One advantage of the canals was that larger amounts of ceramics could be transported safely, with less breakages than would have happened on a rutted and uneven road in the back of an old horse drawn cart. It also helped speed up deliveries.

The smoke around the potteries must have caused a dark and gloomy atmosphere as the people worked there. The sunlight would not have shone into the window as it did today and the glass was probably filthy with soot and clay. The air was poor and people suffered from breathing difficulties and illnesses. The mortality rate was very bad. Life was difficult and short. I would like to suggest the book ‘When I was a child :Growing up in the potteries in the 1840’s’ by Charles Shaw, which gives an idea of the reality of the time.

People sketching

When I was out sketching a few weeks ago there were lots of other people drawing. After I finished I took this photo of my friend drawing the same view I’d done. He was working in charcoal and pencil I remember. The day was overcast with patches of blue sky. The ground is covered in concrete, but the way it is breaking up I think there are probably cobblestones underneath. There is a large area of cobbles around the corner where you enter the Middleport pottery complex. In the backdround you can see a small wooden crane which was used to load and unload barges. Forty years ago my hubby worked at another pottery, he actually used one of these to lift packed pottery ware to load onto a lorry. He said you could lift a big weight easily because of the gearing on it. The one he used was cast iron. It had a band brake and a pawl and ratchet to hold the load in place as it was swung over the lorry.

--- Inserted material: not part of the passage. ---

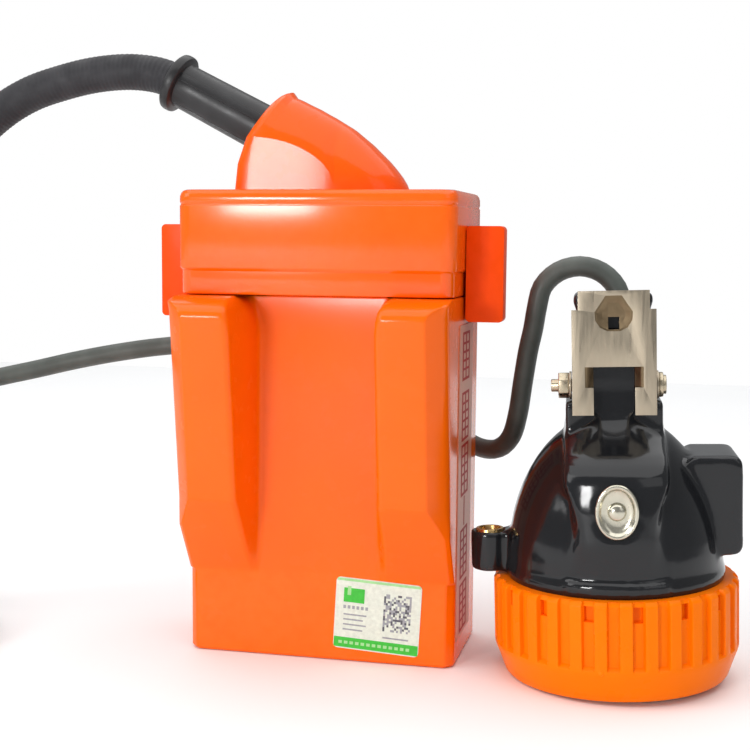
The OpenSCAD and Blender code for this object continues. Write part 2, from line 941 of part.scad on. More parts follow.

We are not that far away from the past, history is not that long ago. A lot of the old industry in the area was using old machines and equipment, because they had always done things that way and it probably saved a lot in investment. Even now there are lots of pottery molds to be found in the area. Sadly a lot of them get smashed. Losing our heritage. Do we really want to wipe our history out completely?